Managing to sleep a little, we were
awakened by knocking on our door and a voice shouting, “Wet landing
in five minutes” several times over. Groggily we pulled on our
hiking boots, grabbed the day pack, water bottles, my hiking staff,
hats and the video camera. By the time we made it to the fantail of
the boat to put on our life vests, I was beginning to wake up. Into
the pangas we piled, and thankfully Dominic was there to instruct us
about wet landings: Off with the boots and socks, up with the pant
legs, slide forward, throw your legs over the side of the panga and
get wet. By then I was definitely awake! I also realized that Jim
and I were by far the oldest participants on the boat. We may have
to work hard to keep up with this group!
The main reason for visiting Santa Fe
Island was to see the land iguanas. According to our guide, Ivan,
they are not plentiful, and we were fortunate to see five of them.
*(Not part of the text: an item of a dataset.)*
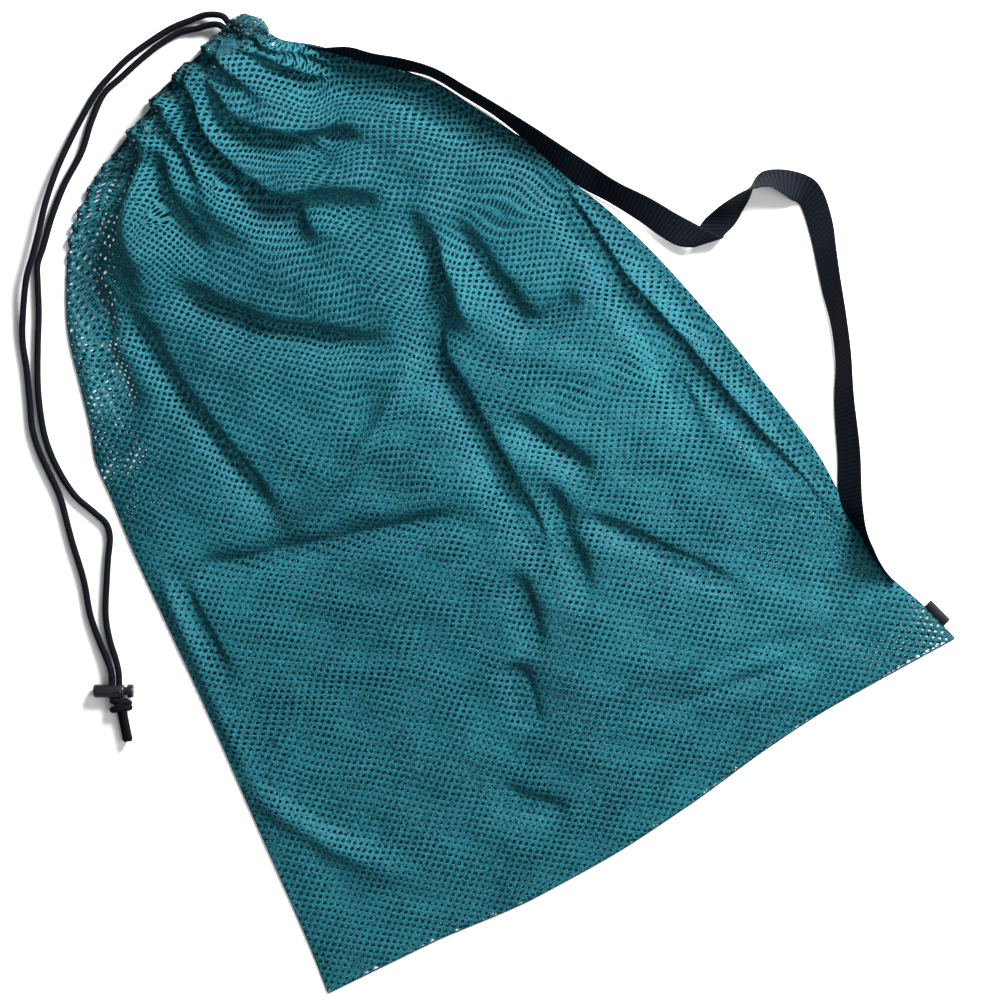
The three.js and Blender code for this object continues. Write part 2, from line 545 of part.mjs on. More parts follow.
function geometryOf(solid) {
  const mesh = solid.getMesh();
  const geometry = new THREE.BufferGeometry();
  geometry.setAttribute('position', new THREE.BufferAttribute(new Float32Array(mesh.vertProperties), 3));
  geometry.setIndex(new THREE.BufferAttribute(new Uint32Array(mesh.triVerts), 1));
  return geometry;
}

// Cord lock: a round barrel that lies across the strands, with a slot for both, and its button
function cordLock() {
  const barrel = new THREE.CylinderGeometry(lockDiameter / 2, lockDiameter / 2, lockLength, lockSides);
  const slotWide = 2 * cordDiameter + 3 * slotClearance;
  const slotHigh = cordDiameter + 2 * slotClearance;
  const slot = new THREE.BoxGeometry(slotHigh, slotWide, 2 * lockDiameter);
  slot.translate(0, slotOffset, 0);
  const cut = geometryOf(solidOf(barrel).subtract(solidOf(slot)));
  const lock = new THREE.Group();
  lock.add(piece('cord_lock_barrel', cut, materials.lock));
  const profile = [
    new THREE.Vector2(0, 0),
    new THREE.Vector2(buttonStemDiameter / 2, 0),
    new THREE.Vector2(buttonStemDiameter / 2, buttonStemLength),
    new THREE.Vector2(buttonDiameter / 2, buttonStemLength + buttonBevel),
    new THREE.Vector2(buttonDiameter / 2, buttonLength - buttonBevel),
    new THREE.Vector2(buttonDiameter / 2 - buttonBevel, buttonLength),
    new THREE.Vector2(0, buttonLength),
  ];
  const turned = new THREE.LatheGeometry(profile, lockSides);
  const button = piece('cord_lock_button', onlyPositions(turned), materials.lock);
  button.position.y = lockLength / 2 + touchGap;
  lock.add(button);
  lock.rotation.set(0, 0, lockTurn - Math.PI / 2);
  lock.children.forEach(child => child.geometry.rotateY(Math.PI / 2));
  lock.position.copy(lockPoint);
  return lock;
}

// Stopper knot and the two ends past it
function knotAndTails() {
  const group = new THREE.Group();
  const ball = new THREE.SphereGeometry(0.5, knotSides, knotRings);
  ball.scale(knotWidth, knotLength, knotHeight);
  const knot = piece('cord_knot', onlyPositions(ball), materials.cord);
  knot.position.copy(knotPoint);
  knot.rotation.z = lockTurn;
  group.add(knot);
  ['left', 'right'].forEach((side, index) => {
    const tube = new THREE.CylinderGeometry(cordDiameter / 2, cordDiameter / 2, tailLength, cordSides * 2);
    const tail = piece(`cord_tail_${side}`, onlyPositions(tube), materials.cord);
    const apart = cordDiameter + touchGap;
    const aside = (index - 0.5) * tailSideStep;
    const above = index * Math.sqrt(apart * apart - tailSideStep * tailSideStep);
    const reach = knotLength / 2 + touchGap + tailLength / 2;
    tail.position.set(
      knotPoint.x + Math.cos(tailTurn) * reach - Math.sin(tailTurn) * aside,
      knotPoint.y + Math.sin(tailTurn) * reach + Math.cos(tailTurn) * aside,
      cordDiameter / 2 + floorGap + above,
    );
    tail.rotation.z = tailTurn - Math.PI / 2;
    group.add(tail);
  });
  return group;
}

// Label: a small folded tab that stands out of the right side seam
function sideLabel() {
  const low = footprint(labelLowSection, 1, 0);
  const high = footprint(labelHighSection, 1, 0);
  const along = high.clone().sub(low).normalize();
  const out = new THREE.Vector3(along.y, -along.x, 0);
  const tab = new THREE.BoxGeometry(labelReach, labelLength, labelThickness);
  const label = piece('side_label', tab, materials.label);
  const middle = low.lerp(high, 0.5).add(out.clone().multiplyScalar(labelReach / 2 + touchGap));
  label.position.set(middle.x, middle.y, edgeHeight / 2);
  label.rotation.z = Math.atan2(-along.x, along.y);
  return label;
}

const bag = new THREE.Group();
const cloth = new THREE.Group();
cloth.add(meshBody(), cordCasing(), shoulderStrap(), sideLabel());
cloth.position.set(-footprintX, -footprintY, 0);
bag.add(cloth);
bag.add(cordTube('drawcord_left', leftStrand), cordTube('drawcord_right', rightStrand));
bag.add(cordLock(), knotAndTails());

export default bag;
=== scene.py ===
import math

import bpy
import numpy as np
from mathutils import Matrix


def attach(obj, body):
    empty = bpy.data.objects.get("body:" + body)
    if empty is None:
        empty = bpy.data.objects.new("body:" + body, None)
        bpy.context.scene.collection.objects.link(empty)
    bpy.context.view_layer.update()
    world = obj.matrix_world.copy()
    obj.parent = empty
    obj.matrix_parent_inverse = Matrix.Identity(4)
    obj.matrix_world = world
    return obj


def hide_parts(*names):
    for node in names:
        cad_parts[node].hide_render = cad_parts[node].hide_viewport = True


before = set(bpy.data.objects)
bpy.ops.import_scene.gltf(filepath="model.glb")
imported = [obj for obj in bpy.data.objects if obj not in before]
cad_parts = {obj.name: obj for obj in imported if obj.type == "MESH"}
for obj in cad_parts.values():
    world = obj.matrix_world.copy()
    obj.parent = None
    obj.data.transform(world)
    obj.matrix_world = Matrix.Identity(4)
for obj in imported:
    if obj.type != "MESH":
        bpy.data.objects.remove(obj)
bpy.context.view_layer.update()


# Camera and light. The bag lies on a white floor and is seen from straight above through a long
# lens, with the main light low from the upper right. Positions are in metres.
photo_middle = (-0.0176, -0.0783)
photo_width = 0.8472
photo_turn = math.radians(-29.87)
lens_mm = 100
sensor_mm = 36

bpy.ops.object.camera_add(
    location=(*photo_middle, photo_width * lens_mm / sensor_mm), rotation=(0, 0, photo_turn)
)
camera = bpy.context.object
camera.data.lens = lens_mm
camera.data.sensor_width = sensor_mm
bpy.context.scene.camera = camera
bpy.context.scene.view_settings.view_transform = "Standard"


def linear(colour):
    """An sRGB hex colour as linear RGBA."""
    channels = [int(colour[k:k + 2], 16) / 255 for k in (1, 3, 5)]
    return (*[c / 12.92 if c <= 0.04045 else ((c + 0.055) / 1.055) ** 2.4 for c in channels], 1)


def add_node(tree, kind, settings, links):
    """A shader node with its settings, and links from other nodes' outputs to its inputs."""
    node = tree.nodes.new(kind)
    for key, value in settings.items():
        if isinstance(key, int) or key in node.inputs:
            node.inputs[key].default_value = value
        else:
            setattr(node, key, value)
    for key, source in links.items():
        tree.links.new(source, node.inputs[key])
    return node


def new_material(name):
    """An empty material's node tree and its output node."""
    material = bpy.data.materials.new(name)
    material.use_nodes = True
    tree = material.node_tree
    tree.nodes.clear()
    return material, tree, tree.nodes.new("ShaderNodeOutputMaterial")


def soft_light(name, location, target, size, watts):
    bpy.ops.object.light_add(type="AREA", location=location)
    light = bpy.context.object
    light.name = name
    light.data.size = size
    light.data.energy = watts
    aim = np.subtract(target, location)
    light.rotation_euler = (
        math.atan2(math.hypot(aim[0], aim[1]), -aim[2]), 0, math.atan2(-aim[0], aim[1])
    )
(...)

The beach had a fair complement of sea lions, which were
fascinating. Little did we know that soon it would become “old hat”
to have beaches covered with sea lions! Pelicans were fishing and a
breeze was blowing. Besides all that, I was standing on “terra
firma” so my queasiness was abating.
Back on board we had a two-hour steam
to make it to Santa Cruz where we will go ashore tomorrow morning.
Sitting in the lounge seemed to be the most comfortable for this
passage. After anchoring, there was dinner but I ate very little. We
were in bed by 9:30 that evening and I managed to sleep soundly
until 3:30 a.m. After that I dozed off and on until 5:30 a.m. when
we got up, got dressed and went up to the lounge for a cup of tea.
Oct. 4: Santa Cruz. Grateful
for the solid six hours of sleep I got, I watched the sun rise from
the fantail. Breakfast at 7 a.m. found me still drinking hot tea
instead of instant coffee. I adore good coffee, but instant does not
fall into that category.
At 8 a.m. the pangas took us into
town where we had a dry landing at the dock and walked the two miles
to the Charles Darwin Research Station. (http://www.darwinfoundation.org/
Our visit was most enlightening and
we saw Lonesome George, the huge tortoise that is the last of his
subspecies. Efforts have been made over the years to pair him with
similar species for breeding purposes but no progeny have resulted
so when he dies, his subspecies will be extinct. There is a very
active breeding program for those species that are still viable and
we saw various stages and ages of young tortoises, each with a
number painted on their back. Land iguanas from several islands were
also in breeding captivity at the research station. Once these
animals reach a certain age or size they are introduced back to the
wild. Of course, there were wonderful birds all around as well:
Galapagos Mockingbird, Small Ground Finch, Medium Ground Finch,
Yellow Warbler, Great Blue Heron and a Lava Heron.
After our visit we had an hour free
to walk back to the docks so people meandered along stopping at
various shops to buy what all tourists seem to buy – postcards and
T-shirts. Marine iguanas and Sally Lightfoot Crabs entertained us as
we waited for the pangas.
Back on the boat, lunch was beef
stew, rice and salad with delicious watermelon for dessert. We were
given time for a short rest and then were back into the pangas and
back to the docks.
This afternoon we went by bus to an
area on the island call The Twins, which are two craters formed
thousands of years ago. We had hardly stepped off the bus when a
Vermillion Flycatcher appeared. He sat very still while myriads of
shutters snapped and Jim videoed. Later on our hike, we saw two
more. We were also entertained by Medium Ground Finches and
Galapagos Doves which have the most beautiful red legs!
The next part of the afternoon took
us to a lava tube which was very large. The path down into the tube
was rather precarious, and it was very dark so I decided to stay at
the entrance with several others while Ivan led the rest down into
After dinner, we enjoyed a cup of tea
and conversation with Karel and Froucke Nieuwenhais, who are from
the Netherlands. They are delightful and have planned a trekking
holiday on the Ecuadorian mainland after the Galapagos trip.